In class we discussed the Tarantula coverage-based fault localization algorithm. In this assignment you will implement the Ochiai coverage-based fault localization algorithm, as summarized in Pearson et al.'s Evaluating and improving fault localization (local copy). They are very similar, but Ochiai is believed to be better than Tarantula in the real world.
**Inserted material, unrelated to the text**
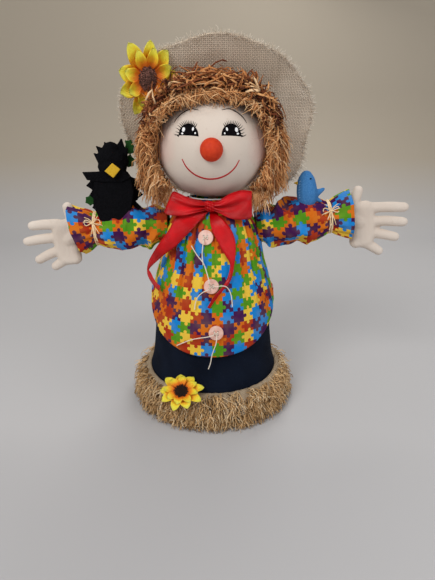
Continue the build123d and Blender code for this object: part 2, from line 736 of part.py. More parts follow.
def build_flower(name, place, radius, centre_radius):
    """Two layers of petals, turned half a petal from each other, under a domed centre."""
    petal_length = radius * (1 - petal_hub / 2)
    for layer, part_name in enumerate(("outer", "inner")):
        with BuildPart() as petals:
            with BuildSketch(place.offset(layer * petal_thickness)):
                Circle(centre_radius)
                with PolarLocations(radius - petal_length / 2, petal_count, layer * 180 / petal_count):
                    Ellipse(petal_length / 2, petal_length / 4.4)
            extrude(amount=petal_thickness)
        save(petals.part, f"{name}_petals_{part_name}")
    with BuildPart() as centre:
        with BuildSketch(place.offset(2 * petal_thickness)):
            Circle(centre_radius)
        extrude(amount=flower_centre_height)
        fillet(centre.faces().sort_by(Axis(place.origin, place.z_dir))[-1].edges(), 0.6 * flower_centre_height)
    save(centre.part, f"{name}_centre")


build_foot()
build_body()
build_buttons()
build_bow()
build_shoulder_wire()
build_crow(build_arm("right", -1, right_tilt, right_fingers))
build_bluebird(build_arm("left", 1, left_tilt, left_fingers))
build_head()
build_hair()
build_hat()
build_flower("hat_sunflower", hat_flower_place, hat_flower_radius, hat_flower_centre)
build_flower("foot_sunflower", foot_flower_place, foot_flower_radius, foot_flower_centre)
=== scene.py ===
"""Soft scarecrow doll on a weighted base: cloth, straw hair, burlap, ribbon, flowers and birds.

Lengths are in millimetres and become metres where a mesh or curve is made.
"""
from math import cos, pi, radians, sin

import bmesh
import bpy
import numpy as np
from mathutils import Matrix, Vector, noise


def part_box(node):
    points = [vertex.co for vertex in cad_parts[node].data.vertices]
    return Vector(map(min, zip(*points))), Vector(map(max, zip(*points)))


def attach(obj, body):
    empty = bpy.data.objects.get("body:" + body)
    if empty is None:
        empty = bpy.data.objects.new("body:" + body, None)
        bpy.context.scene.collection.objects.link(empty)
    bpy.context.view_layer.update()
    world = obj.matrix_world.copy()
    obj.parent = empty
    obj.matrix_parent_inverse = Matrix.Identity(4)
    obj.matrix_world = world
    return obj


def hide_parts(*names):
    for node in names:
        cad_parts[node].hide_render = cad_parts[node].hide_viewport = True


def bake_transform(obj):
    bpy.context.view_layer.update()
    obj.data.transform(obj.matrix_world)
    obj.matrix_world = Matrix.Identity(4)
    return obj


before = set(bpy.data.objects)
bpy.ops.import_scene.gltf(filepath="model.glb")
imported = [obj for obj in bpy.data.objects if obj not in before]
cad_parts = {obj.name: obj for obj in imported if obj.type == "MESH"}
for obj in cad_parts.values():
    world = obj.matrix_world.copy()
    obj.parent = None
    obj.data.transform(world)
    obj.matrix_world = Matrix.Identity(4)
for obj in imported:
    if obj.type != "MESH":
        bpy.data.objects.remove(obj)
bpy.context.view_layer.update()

MM = 0.001
RNG = np.random.default_rng(7)

# body, as (height, radius), the same outlines as the solids underneath
TROUSERS = ((5.3, 86.0), (22.0, 89.0), (60.0, 83.5), (100.0, 79.0), (140.0, 77.5))
SHIRT = ((90.0, 86.2), (126.0, 85.0), (155.0, 79.5), (180.0, 73.5), (200.0, 67.5),
         (230.0, 61.5), (249.0, 53.0), (261.0, 41.0), (268.0, 26.0))
HEM_FRONT = 93.5
HEM_RISE = 46.0
SHIRT_TOP = 268.0
SHIRT_FLAT_RADIUS = 86.0

# arms, as (distance from the shoulder, radius)
SHOULDER_X = 68.0
SHOULDER_Z = 238.0
TILT = {"right": -3.0, "left": 8.0}
SIDE = {"right": -1, "left": 1}
SLEEVE = ((-12.0, 20.0), (4.0, 24.0), (25.0, 25.5), (55.0, 25.0), (72.0, 23.5), (81.0, 20.0),
          (91.0, 24.0), (107.0, 29.0))
TIE = 81.0

# head and hat
HEAD_Z = 335.0
HEAD_RADIUS = 67.5
HEAD_HALF_HEIGHT = 60.5
BRIM_X = 5.0
BRIM_HALF_WIDTH = 119.0
BRIM_PROFILE = ((-41.0, 448.0), (-7.0, 401.0), (20.0, 362.0), (33.0, 334.0), (42.0, 300.0), (50.0, 266.0))
CROWN = (6.5, 339.7)
CROWN_RADIUS = 74.0
LOCK_BOTTOM = 257.0
EYE_HEIGHT = 12.0
EYE_CURVE = 2.1

THREAD_DIAMETER = 1.2
THREAD_ROUTES = {
    1: ((-9.0, -62.4, 233.9), (-9.4, -66.0, 234.8), (-9.7, -69.2, 232.8), (-10.8, -70.6, 225.5),
        (-11.4, -71.5, 216.5), (-10.0, -73.5, 206.5)),
    2: ((-2.5, -75.7, 183.6), (-2.6, -79.3, 184.5), (-2.9, -81.2, 187.8), (-4.5, -79.0, 194.2),
        (-7.0, -73.5, 201.0), (-9.5, -70.0, 208.0), (-16.5, -66.0, 215.0), (-20.5, -63.7, 221.0),
        (-24.0, -61.0, 226.5)),
    3: ((1.8, -76.2, 181.5), (1.9, -79.8, 182.4), (4.6, -82.4, 183.0), (11.5, -82.0, 184.3),
        (17.0, -79.0, 182.3), (21.5, -77.5, 175.5), (23.5, -79.0, 166.5), (24.0, -80.7, 157.5)),
    4: ((-2.6, -76.8, 178.9), (-2.7, -80.3, 179.7), (-5.1, -83.2, 179.2), (-11.5, -83.5, 176.3),
        (-17.0, -80.0, 169.5), (-20.0, -79.0, 161.5), (-20.6, -80.3, 154.0)),
    5: ((2.7, -87.7, 126.0), (2.8, -91.3, 126.5), (0.3, -94.1, 126.0), (-6.5, -94.2, 124.2),
        (-16.0, -90.5, 121.3), (-26.5, -85.5, 116.5), (-35.5, -81.5, 110.5), (-43.5, -77.5, 105.0)),
    6: ((5.3, -88.1, 124.0), (5.5, -91.7, 124.5), (5.6, -94.7, 122.1), (4.6, -95.2, 115.0),
        (1.8, -93.0, 106.5), (-0.8, -91.0, 96.5), (-1.8, -90.0, 87.0), (-4.6, -89.3, 79.0)),
}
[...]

You must write a Python 3 program, faultloc.py, that takes the names of multiple .gcov files as command-line arguments. The arguments will all be named passi.gcov and faili.gcov. For example, you might receive pass0.gcov, pass1.gcov, pass2.gcov, and fail0.gcov, fail1.gcov as arguments. The former encodes coverage from passing runs, the latter from failing runs. Your program must compute the Ochiai suspiciousness rating for each applicable line and print out a sorted list of the top 100 most suspicious lines (and their suspiciousness values). (If there are fewer than 100 relevant lines, print all of them. If a line is marked ##### in all tests it is not relevant.) This printout should be formatted as a Python list of tuples. For example, if line 5 has suspiciousness 0.75 and line 9 has suspiciousness 0.2, then you would print:

[(5, 0.75), (9, 0.2)]

Note that you must print them in descending order of suspiciousness, with the most suspicious lines at the top. In case of a tie, break ties by printing the line with the smaller line number first.

Submission

Via the autograder, you should:

HW5a — submit delta.py (a Python 3 program)
HW5b — submit is-failure-inducing-change (a bash shell script that does not end in .sh)
HW5d — submit faultloc.py (a Python 3 program)

Via Gradescope, submit the PDF report for HW5c. You must indicate your name and UM id and partner's name and UM id (if applicable) in the report. There is no explicit format (e.g., for headings or citations) required. For example, you may either use an essay structure or a point-by-point list of question answers.